La durata dei contratti tra Gazprom e Italia si trasformarono in forniture trentennali. Non solo: sempre La Repubblica ricorda che nel novembre 2008 Berlusconi volò a Mosca per incontrare l’allora presidente russo Dmitry Medvedev, che si alternò col suo interregno a Putin, e firmare un accordo per la costruzione di reattori nucleari di terza e quarta generazione in Italia. Anche questo progetto poi non fu portato a termine, ma il giro d’affari era mostruoso (si parla di oltre 20 miliardi di euro).

Nel mezzo Berlusconi si era fregiato del grande successo degli accordi di Pratica di Mare, da lui mediato, con cui nel 2002 riuscì a far stringere la mano a Bush e Putin, fisicamente e idealmente (con tanto di insostenibile avvicinamento di Mosca alla Nato). Da lì le visite del leader russo in Italia si fecero più frequenti ed esplicite, con tanto di vacanze passate assieme al suo amico italiano. Contemporaneamente, la Costa Smeralda si popolò di oligarchi e uomini forti russi, da Alisher Usmanov a Roman Abramovich, con il loro arsenale di super ville e yacht clamorosi.

In terra russa, invece, l’uomo chiave della strategia putiniano-berlusconiana è stato il sopra citato banchiere Antonio Fallico, assieme ad Angelo Codignoni, fedelissimo del Cavaliere nell’ambito dei media a Mosca. Attraverso queste figure l’Italia di Berlusconi esporta un know-how consolidato, che ne aumenta prestigio e stima: Codignoni insegna a Yuri Kovalchuk, oligarca putiniano e azionista principale di Bank Rossiya, come creare l’impero televisivo del Cremlino. Impero che ancora oggi spara la sua propaganda con megafoni planetari.

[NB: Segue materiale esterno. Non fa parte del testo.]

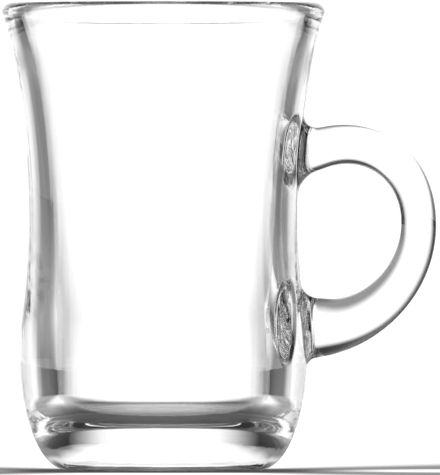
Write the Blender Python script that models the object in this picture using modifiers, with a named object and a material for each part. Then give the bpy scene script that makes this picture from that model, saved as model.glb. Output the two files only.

Non solo. Nel libro d’inchiesta “Putin’s People”, Catherine Belton sottolinea come Berlusconi fosse coinvolto già negli Anni Ottanta nella rete economica sovietica. Accadde dunque che film e contenuti prodotti da Fininvest vennero acquistati a prezzi ottimi, finendo in prima serata sulla tv di Stato russa. Fallico ha inoltre riferito che “tra il 1986 e il 1988 Berlusconi, che aveva una sua casa editrice, la Silvio Berlusconi Editore, era interessato ad allargare le sue attività economiche anche nel mondo sovietico”. Nel 2004 Fininvest sbarcò a Mosca con la sussidiaria Zao Banca Intesa.